» Stated exercise: Write out exactly the lines from the line with "Turn this picture" through the line with "THREAD_D = 0.7", including both, and nothing more.

CAD and scene scripts
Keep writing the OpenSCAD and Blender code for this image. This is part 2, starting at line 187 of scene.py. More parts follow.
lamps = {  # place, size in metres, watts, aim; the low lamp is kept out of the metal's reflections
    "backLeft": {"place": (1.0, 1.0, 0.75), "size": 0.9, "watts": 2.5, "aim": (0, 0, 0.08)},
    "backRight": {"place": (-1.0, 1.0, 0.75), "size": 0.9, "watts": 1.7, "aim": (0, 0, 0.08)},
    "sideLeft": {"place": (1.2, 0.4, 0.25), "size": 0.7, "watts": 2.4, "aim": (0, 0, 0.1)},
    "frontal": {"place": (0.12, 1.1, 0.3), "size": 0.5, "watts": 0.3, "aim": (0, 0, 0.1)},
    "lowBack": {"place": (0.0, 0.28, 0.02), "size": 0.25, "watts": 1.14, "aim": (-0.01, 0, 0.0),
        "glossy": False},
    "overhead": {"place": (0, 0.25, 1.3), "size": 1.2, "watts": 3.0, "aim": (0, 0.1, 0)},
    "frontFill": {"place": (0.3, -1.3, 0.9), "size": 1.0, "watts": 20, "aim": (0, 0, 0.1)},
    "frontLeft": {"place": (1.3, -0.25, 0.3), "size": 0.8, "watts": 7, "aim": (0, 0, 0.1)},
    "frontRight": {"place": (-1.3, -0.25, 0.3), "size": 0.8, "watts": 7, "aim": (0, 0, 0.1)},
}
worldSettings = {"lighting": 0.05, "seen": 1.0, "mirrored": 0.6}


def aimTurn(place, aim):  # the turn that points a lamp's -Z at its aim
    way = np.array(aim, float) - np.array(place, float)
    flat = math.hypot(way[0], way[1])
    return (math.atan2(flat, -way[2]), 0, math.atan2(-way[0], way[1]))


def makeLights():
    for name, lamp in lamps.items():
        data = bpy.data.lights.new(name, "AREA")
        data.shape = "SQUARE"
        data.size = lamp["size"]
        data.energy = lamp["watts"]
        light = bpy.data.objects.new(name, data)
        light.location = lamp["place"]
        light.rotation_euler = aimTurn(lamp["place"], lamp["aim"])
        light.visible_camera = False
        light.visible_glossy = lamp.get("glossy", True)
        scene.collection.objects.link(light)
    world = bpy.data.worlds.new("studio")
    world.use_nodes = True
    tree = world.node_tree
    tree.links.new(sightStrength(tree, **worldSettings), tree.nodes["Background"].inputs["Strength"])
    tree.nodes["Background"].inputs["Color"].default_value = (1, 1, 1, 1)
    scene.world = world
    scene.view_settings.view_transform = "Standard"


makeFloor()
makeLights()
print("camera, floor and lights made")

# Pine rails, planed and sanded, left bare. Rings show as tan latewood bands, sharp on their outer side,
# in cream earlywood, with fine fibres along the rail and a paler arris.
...
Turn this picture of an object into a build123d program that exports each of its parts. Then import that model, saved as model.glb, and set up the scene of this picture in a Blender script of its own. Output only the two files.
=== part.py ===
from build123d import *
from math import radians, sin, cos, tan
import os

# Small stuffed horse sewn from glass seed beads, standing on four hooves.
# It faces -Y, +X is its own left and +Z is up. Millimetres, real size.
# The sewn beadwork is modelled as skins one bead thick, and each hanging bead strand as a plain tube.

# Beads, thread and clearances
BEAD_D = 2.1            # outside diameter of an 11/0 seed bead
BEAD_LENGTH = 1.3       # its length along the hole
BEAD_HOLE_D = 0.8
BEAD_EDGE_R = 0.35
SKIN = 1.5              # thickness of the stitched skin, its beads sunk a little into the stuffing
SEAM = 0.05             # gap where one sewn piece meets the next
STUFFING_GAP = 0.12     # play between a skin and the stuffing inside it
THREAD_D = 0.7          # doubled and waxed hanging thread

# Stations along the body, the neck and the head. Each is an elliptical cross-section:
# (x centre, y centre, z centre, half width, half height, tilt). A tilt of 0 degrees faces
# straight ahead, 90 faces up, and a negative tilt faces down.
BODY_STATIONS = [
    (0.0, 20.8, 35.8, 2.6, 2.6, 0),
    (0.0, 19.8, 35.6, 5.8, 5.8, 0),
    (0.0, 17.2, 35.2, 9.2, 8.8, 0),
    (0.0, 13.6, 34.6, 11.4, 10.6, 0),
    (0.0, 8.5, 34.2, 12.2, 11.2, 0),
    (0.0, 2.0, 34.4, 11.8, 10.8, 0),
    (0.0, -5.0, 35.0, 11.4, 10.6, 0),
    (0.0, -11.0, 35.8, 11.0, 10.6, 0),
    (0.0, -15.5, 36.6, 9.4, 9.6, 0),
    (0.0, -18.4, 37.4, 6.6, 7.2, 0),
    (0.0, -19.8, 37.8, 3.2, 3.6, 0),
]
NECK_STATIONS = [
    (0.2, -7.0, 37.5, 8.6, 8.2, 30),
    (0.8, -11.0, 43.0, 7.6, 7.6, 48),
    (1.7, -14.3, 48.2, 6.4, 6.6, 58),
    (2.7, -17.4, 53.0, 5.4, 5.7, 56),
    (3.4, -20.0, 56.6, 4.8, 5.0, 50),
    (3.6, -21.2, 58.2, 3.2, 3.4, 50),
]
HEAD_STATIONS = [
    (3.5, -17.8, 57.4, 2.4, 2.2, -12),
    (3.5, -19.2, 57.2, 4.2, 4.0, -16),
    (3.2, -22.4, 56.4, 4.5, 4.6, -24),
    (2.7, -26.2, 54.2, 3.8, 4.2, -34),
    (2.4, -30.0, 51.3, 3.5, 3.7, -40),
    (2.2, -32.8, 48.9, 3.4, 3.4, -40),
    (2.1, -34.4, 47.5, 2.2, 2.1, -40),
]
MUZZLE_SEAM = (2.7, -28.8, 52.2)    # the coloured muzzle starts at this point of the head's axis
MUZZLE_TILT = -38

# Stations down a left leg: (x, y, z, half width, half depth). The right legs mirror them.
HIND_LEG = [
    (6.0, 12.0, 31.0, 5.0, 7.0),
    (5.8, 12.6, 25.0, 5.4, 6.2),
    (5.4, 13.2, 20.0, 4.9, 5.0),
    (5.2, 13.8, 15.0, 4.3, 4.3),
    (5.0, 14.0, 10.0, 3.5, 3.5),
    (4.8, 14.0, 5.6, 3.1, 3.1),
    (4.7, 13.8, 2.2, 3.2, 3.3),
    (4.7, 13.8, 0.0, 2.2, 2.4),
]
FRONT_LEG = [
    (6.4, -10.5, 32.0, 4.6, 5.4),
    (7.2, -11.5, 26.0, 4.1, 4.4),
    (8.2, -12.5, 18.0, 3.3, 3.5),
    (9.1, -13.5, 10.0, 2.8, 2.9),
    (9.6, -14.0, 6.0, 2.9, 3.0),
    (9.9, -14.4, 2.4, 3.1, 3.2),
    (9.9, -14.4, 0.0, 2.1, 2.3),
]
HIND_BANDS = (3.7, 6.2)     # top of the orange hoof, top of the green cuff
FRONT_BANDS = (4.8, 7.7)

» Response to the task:
Turn this picture of an object into a build123d program that exports each of its parts. Then import that model, saved as model.glb, and set up the scene of this picture in a Blender script of its own. Output only the two files.
=== part.py ===
from build123d import *
from math import radians, sin, cos, tan
import os

# Small stuffed horse sewn from glass seed beads, standing on four hooves.
# It faces -Y, +X is its own left and +Z is up. Millimetres, real size.
# The sewn beadwork is modelled as skins one bead thick, and each hanging bead strand as a plain tube.

# Beads, thread and clearances
BEAD_D = 2.1            # outside diameter of an 11/0 seed bead
BEAD_LENGTH = 1.3       # its length along the hole
BEAD_HOLE_D = 0.8
BEAD_EDGE_R = 0.35
SKIN = 1.5              # thickness of the stitched skin, its beads sunk a little into the stuffing
SEAM = 0.05             # gap where one sewn piece meets the next
STUFFING_GAP = 0.12     # play between a skin and the stuffing inside it
THREAD_D = 0.7          # doubled and waxed hanging thread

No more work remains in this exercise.